--- TO BE DONE ---
From the listing that follows, extract every line and set it down unaltered.

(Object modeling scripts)
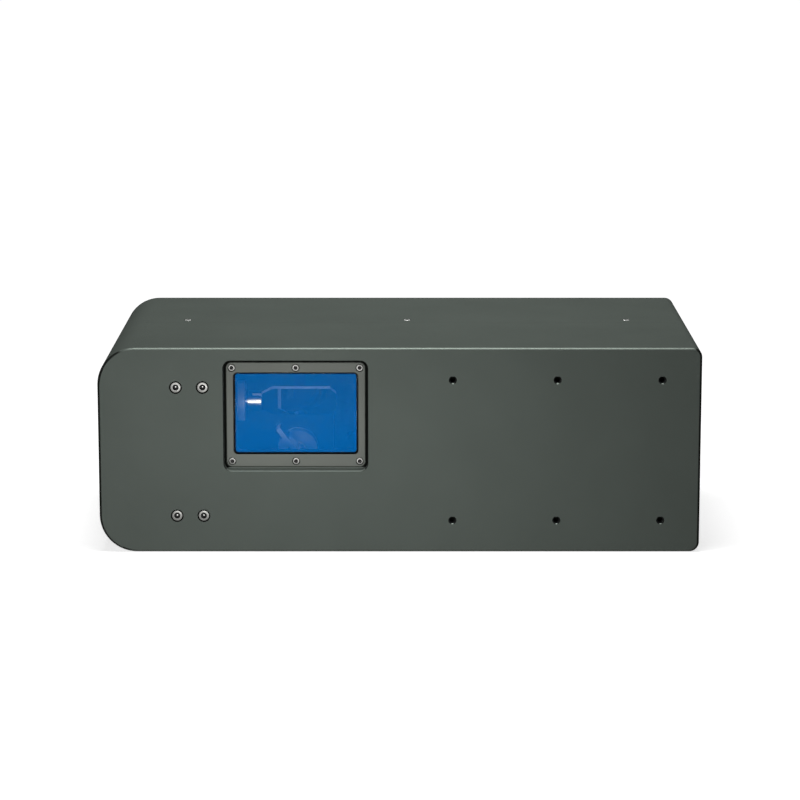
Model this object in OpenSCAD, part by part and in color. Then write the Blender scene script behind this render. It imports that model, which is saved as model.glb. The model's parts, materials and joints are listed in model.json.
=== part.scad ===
// Three-axis galvo scanner head: two-part housing, two mirror galvos, a focus unit and its drivers.
// +Z is up, the window faces -Y and the beam enters through the +X end.

/* [Housing] */
// Length of the housing along the beam
body_l = 385; // [375:1:440]
// Depth from the window face to the back face
body_d = 212; // [208:1:260]
// Height of the housing
body_h = 133; // [130:0.5:150]
// Depth of the front shell, up to the seam
front_d = 101; // [96:1:112]
// Radius of the two corners at the galvo end
nose_r = 24; // [16:1:32]
// Radius of the two corners at the beam end
end_r = 6.2; // [5:0.1:12]
// Fillet along the outer edges
edge_r = 1.7; // [0.8:0.1:3]
// Thickness of the wall that holds the window
front_wall = 12; // [12:0.5:13]
// Thickness of the front shell's side walls
wall = 9; // [8:0.5:11]
// Thickness of the back shell's walls
cover_wall = 4.6; // [4:0.1:5.5]
// Thickness of the back shell's end wall, which holds the connectors
connector_wall = 9; // [8:0.5:11]
// Length of the tongue on the front shell that enters the back shell
tongue_l = 18; // [16:1:22]
// Clearance between parts that nest in each other
fit_gap = 0.15; // [0.1:0.05:0.3]
// Clearance between flat parts that lie on each other
seat_gap = 0.05; // [0.02:0.01:0.2]

/* [Mounting holes] */
// Distance from the beam end to the middle column of tapped holes
grid_from_end = 91.9; // [84:0.1:100]
// Spacing of the tapped holes along the housing
grid_pitch_x = 66.7; // [55:0.1:72]
// Spacing of the two rows of tapped holes
grid_pitch_z = 91.4; // [80:0.1:98]
// Core diameter of the tapped mounting holes
grid_hole_d = 4.2; // [3.3:0.1:5]
// Depth of the tapped mounting holes
grid_hole_depth = 8; // [6:0.5:8.5]

/* [Window] */
// Distance from the galvo end to the middle of the window
window_from_end = 126.2; // [124:0.1:130]
// Height of the middle of the window
window_z = 88.9; // [88:0.1:90]
// Width of the recess round the window frame
recess_w = 91.9; // [91:0.1:95]
// Height of the recess round the window frame
recess_h = 71.5; // [71:0.1:73]
// Radius of the recess corners
recess_r = 5; // [3:0.5:7]
// Gap between the window frame and its recess at the sides
frame_gap = 1.5; // [1:0.05:1.6]
// Gap between the window frame and its recess above and below
frame_gap_z = 1.8; // [1.3:0.05:1.9]
// Depth of the window frame below the window face
frame_sink = 4.8; // [3:0.1:5]
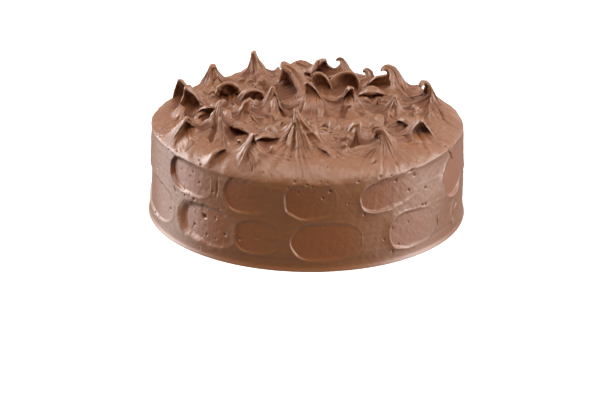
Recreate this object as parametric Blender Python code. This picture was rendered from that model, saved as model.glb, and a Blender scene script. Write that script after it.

--- RESULT OF THIS EXERCISE ---
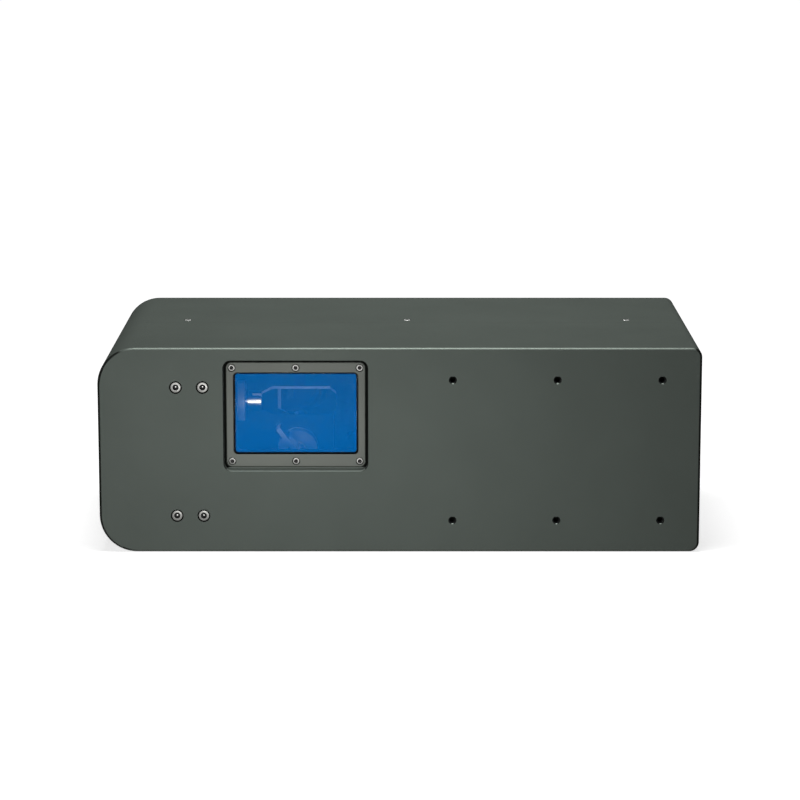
Model this object in OpenSCAD, part by part and in color. Then write the Blender scene script behind this render. It imports that model, which is saved as model.glb. The model's parts, materials and joints are listed in model.json.
=== part.scad ===
// Three-axis galvo scanner head: two-part housing, two mirror galvos, a focus unit and its drivers.
// +Z is up, the window faces -Y and the beam enters through the +X end.

/* [Housing] */
// Length of the housing along the beam
body_l = 385; // [375:1:440]
// Depth from the window face to the back face
body_d = 212; // [208:1:260]
// Height of the housing
body_h = 133; // [130:0.5:150]
// Depth of the front shell, up to the seam
front_d = 101; // [96:1:112]
// Radius of the two corners at the galvo end
nose_r = 24; // [16:1:32]
// Radius of the two corners at the beam end
end_r = 6.2; // [5:0.1:12]
// Fillet along the outer edges
edge_r = 1.7; // [0.8:0.1:3]
// Thickness of the wall that holds the window
front_wall = 12; // [12:0.5:13]
// Thickness of the front shell's side walls
wall = 9; // [8:0.5:11]
// Thickness of the back shell's walls
cover_wall = 4.6; // [4:0.1:5.5]
// Thickness of the back shell's end wall, which holds the connectors
connector_wall = 9; // [8:0.5:11]
// Length of the tongue on the front shell that enters the back shell
tongue_l = 18; // [16:1:22]
// Clearance between parts that nest in each other
fit_gap = 0.15; // [0.1:0.05:0.3]
// Clearance between flat parts that lie on each other
seat_gap = 0.05; // [0.02:0.01:0.2]

/* [Mounting holes] */
// Distance from the beam end to the middle column of tapped holes
grid_from_end = 91.9; // [84:0.1:100]
// Spacing of the tapped holes along the housing
grid_pitch_x = 66.7; // [55:0.1:72]
// Spacing of the two rows of tapped holes
grid_pitch_z = 91.4; // [80:0.1:98]
// Core diameter of the tapped mounting holes
grid_hole_d = 4.2; // [3.3:0.1:5]
// Depth of the tapped mounting holes
grid_hole_depth = 8; // [6:0.5:8.5]

/* [Window] */
// Distance from the galvo end to the middle of the window
window_from_end = 126.2; // [124:0.1:130]
// Height of the middle of the window
window_z = 88.9; // [88:0.1:90]
// Width of the recess round the window frame
recess_w = 91.9; // [91:0.1:95]
// Height of the recess round the window frame
recess_h = 71.5; // [71:0.1:73]
// Radius of the recess corners
recess_r = 5; // [3:0.5:7]
// Gap between the window frame and its recess at the sides
frame_gap = 1.5; // [1:0.05:1.6]
// Gap between the window frame and its recess above and below
frame_gap_z = 1.8; // [1.3:0.05:1.9]
// Depth of the window frame below the window face
frame_sink = 4.8; // [3:0.1:5]
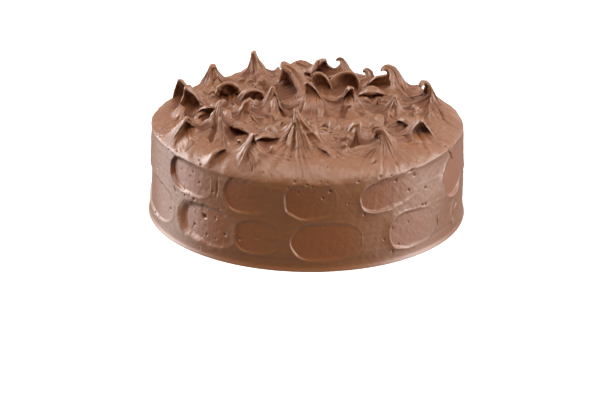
Recreate this object as parametric Blender Python code. This picture was rendered from that model, saved as model.glb, and a Blender scene script. Write that script after it.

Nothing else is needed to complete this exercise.